Sites that require forms-based authentication or cookie-based authentication are not crawled in SharePoint Server 2007

Microsoft Office SharePoint Server 2007 or Microsoft Office SharePoint Server 2007 for Search is directed to crawl content that is saved on sites that require forms-based authentication or cookie-based authentication. However, only the logon page of a site is crawled.

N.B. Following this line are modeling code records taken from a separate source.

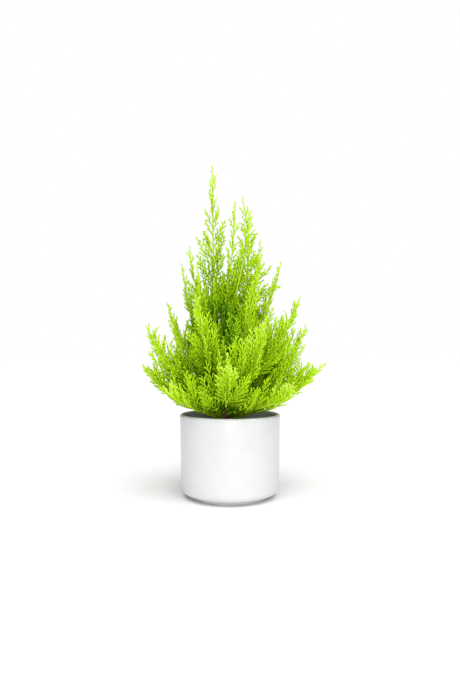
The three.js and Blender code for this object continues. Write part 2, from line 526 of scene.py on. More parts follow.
def turn_outline(outline: list[tuple[float, float]], segments: int) -> tuple[np.ndarray, list]:
    """Turns an outline about the vertical axis into a closed surface.

    Args:
        outline: distance from the axis and height of each point. Its first and last points are on the axis.
        segments: number of steps round the axis.

    Returns:
        The vertices, pole first and last, and the faces.
    """
    rings = np.array(outline[1:-1])
    angles = np.linspace(0, 2 * np.pi, segments, endpoint=False)
    circle = np.stack([np.cos(angles), np.sin(angles)], axis=1)
    heights = np.broadcast_to(rings[:, None, 1:], (len(rings), segments, 1))
    walls = np.concatenate([rings[:, None, :1] * circle[None], heights], axis=2)
    vertices = np.vstack([[0, 0, outline[0][1]], walls.reshape(-1, 3), [0, 0, outline[-1][1]]])
    last = len(vertices) - 1
    faces = []
    for step in range(segments):
        here, there = 1 + step, 1 + (step + 1) % segments
        faces.append((0, there, here))
        for ring in range(len(rings) - 1):
            low = ring * segments
            faces.append((here + low, there + low, there + low + segments, here + low + segments))
        low = (len(rings) - 1) * segments
        faces.append((last, here + low, there + low))
    return vertices, faces


@dataclass
class CeramicPot:
    """The pot: a straight wall that narrows a little downwards, a round lip and a set-back foot."""

    wall: float = 5.5 * MM
    taper: float = 1.6 * MM
    inner_floor: float = 12 * MM
    inner_corner: float = 9 * MM
    outer_corner: float = 7 * MM
    foot_radius: float = 46 * MM
    foot_height: float = 5 * MM
    foot_ring: float = 7 * MM
    foot_recess: float = 1.5 * MM
    foot_edge: float = 1.0 * MM
    segments: int = 160
    wall_steps: int = 8
    lip_steps: int = 14
    outer_steps: int = 10
    inner_steps: int = 8
    foot_steps: int = 4
    finish: Finish = WhiteGlaze()

    def outline(self) -> list[tuple[float, float]]:
        """The pot's outline.

        Returns:
            Its points, from the middle of the underside round to the middle of the inner floor.
        """
        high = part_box("ceramic_pot")[1]
        rim, height = high.x, high.z
        base = rim - self.taper
        lip = self.wall / 2
        corner = self.foot_height + self.outer_corner
        inner_corner = self.inner_floor + self.inner_corner
        inner = base + self.taper * inner_corner / height - self.wall
        shares = np.linspace(0, 1, self.wall_steps + 1)[1:-1]
        outer_wall = [
            (base + (rim - base) * share, corner + (height - lip - corner) * share) for share in shares
        ]
        inner_wall = [
            (inner + (rim - self.wall - inner) * share, inner_corner + (height - lip - inner_corner) * share)
            for share in shares[::-1]
        ]
        foot, edge, recess = self.foot_radius, self.foot_edge, self.foot_recess
        ring = foot - self.foot_ring
        return [
            (0, recess),
            (ring - recess, recess),
            (ring, recess),
            *arc((ring + recess, recess), recess, 180, 270, self.foot_steps),
            *arc((foot - edge, edge), edge, -90, 0, self.foot_steps),
            (foot, self.foot_height - edge),
            (foot, self.foot_height),
            *arc((base - self.outer_corner, corner), self.outer_corner, -90, 0, self.outer_steps),
            *outer_wall,
            *arc((rim - lip, height - lip), lip, 0, 180, self.lip_steps),
            *inner_wall,
            *arc((inner - self.inner_corner, inner_corner), self.inner_corner, 0, -90, self.inner_steps),
            (0, self.inner_floor),
        ]

    def build(self) -> None:
        """Builds and dresses the pot."""
        pot = new_mesh("ceramic_pot_glazed", *turn_outline(self.outline(), self.segments))
        pot.data.shade_smooth()
        pot.data.materials.append(self.finish.build())
        keep(pot, "glazed_ceramic", "ceramic_pot")


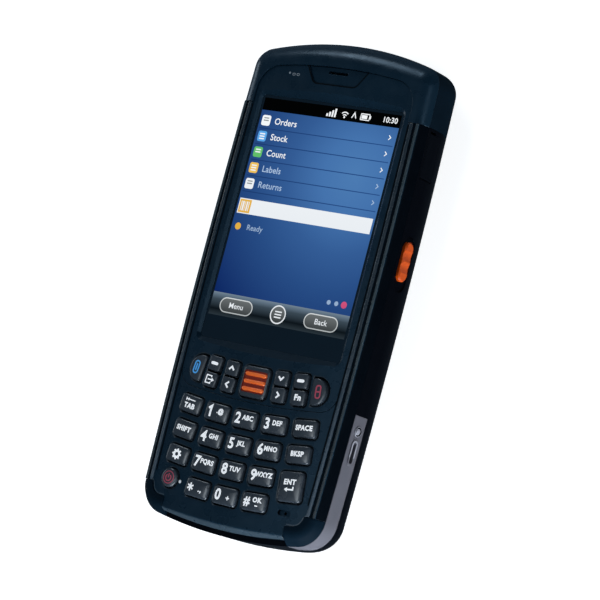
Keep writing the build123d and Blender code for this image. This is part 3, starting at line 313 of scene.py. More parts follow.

To enable the crawling of sites that require forms-based authentication or cookie-based authentication, use the AddRule.exe command-line tool after you apply this hotfix. To obtain the AddRule.exe command-line tool, visit the following Microsoft Web site:

http://www.microsoft.com/downloads/details.aspx?FamilyId=D5090BC4-5B4F-411B-8CDE-E37D33F7EFDF

Command-line use

AddRule.exe This command displays the following help text:

Usage: AddRule.exe <xml file>

The structure of the input file is specified in the instructions provided with this hotfix.

AddRule.exe input xml file This command will add the crawl rule based on the XML file. These rules are added to the end of their current set of crawl rules. The administrator can later change the order by using the user interface.If the XML file is malformed, you may receive an error message.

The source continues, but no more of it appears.